Before we increase the complexity of our parser, let's convince ourselves it is necessary. We will attempt to parse jlists using familiar recursive descent techniques, then see where it goes wrong. At first this seems like it should be possible! Our jlists resemble the set constructor {1, 2, 3} syntax in that they're started with a unique token (\/ or /\), then feature an unbounded number of expressions separated by delimiters - here, \/ or /\. There isn't really a terminating token but that does not seem to be an obstacle. So, try adding this to the primary() method of your Parser class, below the set constructor logic; it uses the same do/while method to parse the juncts as the set constructor parsing logic uses to parse the element expressions:

      return new Expr.Variadic(operator, elements);
    }
 
    if (match(AND, OR)) {
      Token op = previous();
      List<Expr> juncts = new ArrayList<Expr>();
      do {
        juncts.add(expression());
      } while (matchBullet(op.type, op.column));
      return new Expr.Variadic(op, juncts);
    }
 
    throw error(peek(), "Expect expression.");
  }

Remember our special column field we added to the Token class way back in the scanning chapter? Now we put it to use in a new helper function for the Parser class, matchBullet():

  private boolean matchBullet(TokenType op, int column) {
    if (peek().type == op && peek().column == column) {
      advance();
      return true;
    }
 
    return false;
  }

The matchBullet method consumes a /\ or \/ token only if it is of the expected type and column. In this way our jlist parsing logic will only add another expression if it finds another vertically-aligned /\ or \/ token on the next line. This method... kind of works? You can parse a surprisingly broad set of jlists with just our simple logic! Try it out; here are some jlists that can now be parsed:

op ==
  /\ 1
  /\ 2

op ==
  \/ 1
  \/ 2

op ==
  /\ 1
  /\ \/ 2
     \/ 3

Make them as nested and wild as you like, our code will handle them! So are we done? Unfortunately not. Here's the proverbial wrench: TLA⁺ also allows \/ and /\ as infix operators. We skipped defining them in the expressions chapter where we learned how to parse operators of different precedences; let's add them to operators table in our Token class now:

private static final Operator[] operators = new Operator[] {
    new Operator(PREFIX,  NOT,        true,   4,  4 ),
    new Operator(PREFIX,  ENABLED,    false,  4,  15),
    new Operator(PREFIX,  MINUS,      true,   12, 12),
    new Operator(INFIX,   AND,        true,   3,  3 ),
    new Operator(INFIX,   OR,         true,   3,  3 ),
    new Operator(INFIX,   IN,         false,  5,  5 ),

Just like that, our jlist parsing code no longer works. The matchBullet() method never has a change to match a /\ or \/ token, because they're eaten up by the operatorExpression() method first. So, a jlist like:

op ==
  /\ 1
  /\ 2
  /\ 3

is parsed as a jlist with a single conjunct, the expression 1 /\ 2 /\ 3. This is awful! How can this be fixed?

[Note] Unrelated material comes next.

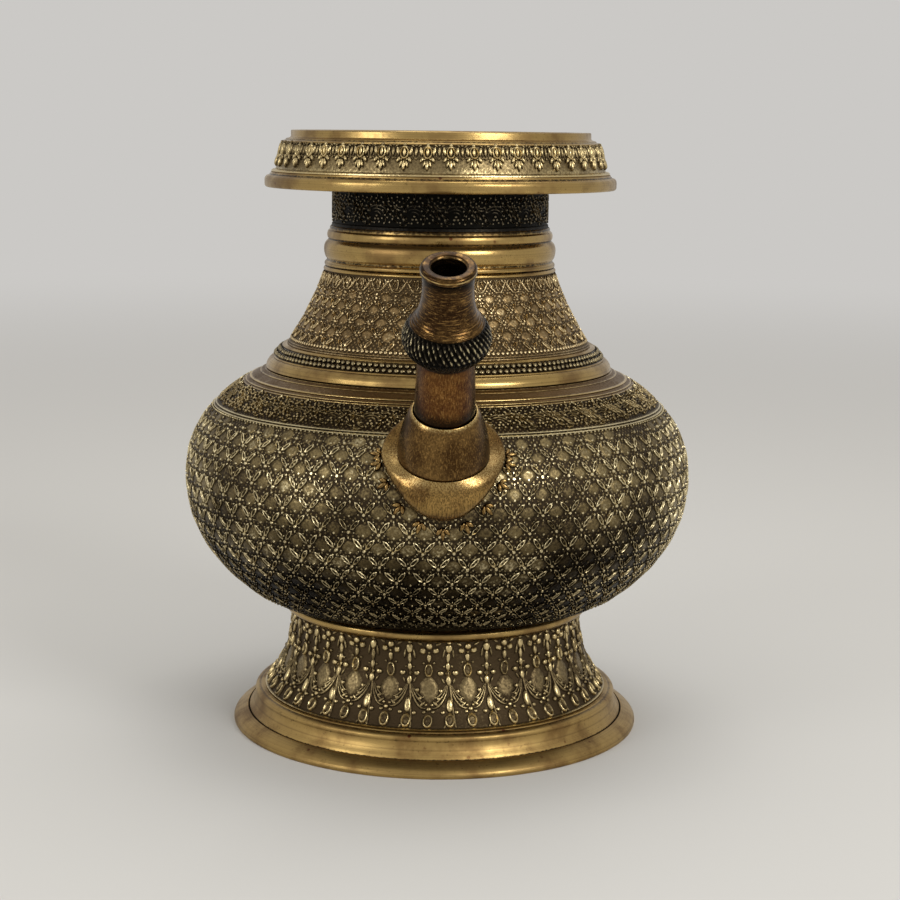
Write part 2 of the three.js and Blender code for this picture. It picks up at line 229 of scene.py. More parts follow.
# %% Foot ring, flange, skirt and bead
RELIEF = 0.7
FOOT_RELIEF = 1.0
pieces = {}
pieces["foot_rim_ring"] = turn("foot_rim_ring", eased([
    (78.1, 0, 0.3), (83.1, 0, 0.5), (83.3, 1.5, 0.9), (82.3, 2.9, 1.2), (80.2, 4.4, 1.5),
    (77.9, 5.6, 0.5), (77.35, 5.5, 0.2), (77.2, 5.0), (77.2, 3.2), (73.8, 3.2), (73.8, 1.6), (78.1, 1.6),
]), steps=200)
pieces["foot_flange"] = turn("foot_flange", eased([
    (73.8, 3.2), (76.9, 3.2), (76.9, 5.4, 0.1), (76.5, 6.3, 0.5), (75.3, 8.0, 1.2), (74.5, 10.0, 1.2),
    (74.25, 11.7, 0.5), (74.4, 12.2, 0.4), (74.2, 13.3, 0.5), (73.2, 14.05, 0.4), (71.9, 14.25, 0.1),
    (71.6, SKIRT_Z), (69.0, SKIRT_Z), (73.2, 7.0, 1.0),
]), steps=200)
skirt_outer = curve(skirt_radius, SKIRT_Z, FOOT_BEAD_Z, 34, inset=FOOT_RELIEF,
                    ridges=[(15.1, 0.4, 0.9), (46.8, 0.35, 0.8)])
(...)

The answer to our parsing problem is deceptively simple: before consuming a /\ or \/ token as an infix operator in the operatorExpression() method, first we have to check whether that token could actually be the start of another junct in a jlist that is currently being parsed. For readers who have taken a computer science class in formal languages, alarm bells should be going off - changing the parse behavior depending on the current context is a big change! In theoretical terms, our parser is currently context-free: it doesn't matter what an expression() is being nested inside, it will be parsed the same no matter what. The context - or surrounding code being parsed - does not change how expression() behaves. However, if we want to parse jlists correctly we will need to break this limitation and move to the more powerful context-sensitive class of formal languages.

What does this change mean in practical terms? First, it means we cannot easily write the formal TLA⁺ grammar in Backus-Naur Form (BNF) as we learned to do in Chapter 5: Representing Code. Although grammar notation does exist for context-sensitive languages, it is unintuitive and more of a hindrance to langage implementers than a help. Thus formal TLA⁺ grammars exclude jlists and use BNF to define the non-jlist parts of the language, then use plain language to describe how jlists work. Second - returning to our parser implementation here - it means that our Parser class carries some additional mutable state in a class variable, and modifies the workings of its methods depending on that state.

Ultimately the shape of this state is a stack of nested jlists. Each entry in the stack records the type of jlist (conjunction or disjunction) and the column of its vertical alignment. When we start parsing a new jlist, we push its details to this stack. When we finish parsing a jlist, we pop it from the stack. The top of this stack is the "current" jlist context, and it modifies how some of our helper methods work.

Some of the logic here gets a bit finicky, so let's encapsulate it within a class. Create a new file called JListContext.java; import deque-related classes so we have a stack:

package tla;
 
import java.util.ArrayDeque;
import java.util.Deque;
 
import static tla.TokenType.*;
 
class JListContext {
  Deque<JListInfo> stack = new ArrayDeque<JListInfo>();
}

We're going to use the handy Java 17 records feature to cut down on boilerplate and define a quick JListInfo data class, along with a JListType enum:

class JListContext {
  private enum JListType {
    CONJUNCTION,
    DISJUNCTION
  }
 
  private record JListInfo(JListType type, int column) { }
 
  private final Deque<JListInfo> stack = new ArrayDeque<JListInfo>();
}

Challenges:

1. If you are familiar with the pumping lemma for context-free languages, use it to prove that TLA⁺ with jlists is not context-free.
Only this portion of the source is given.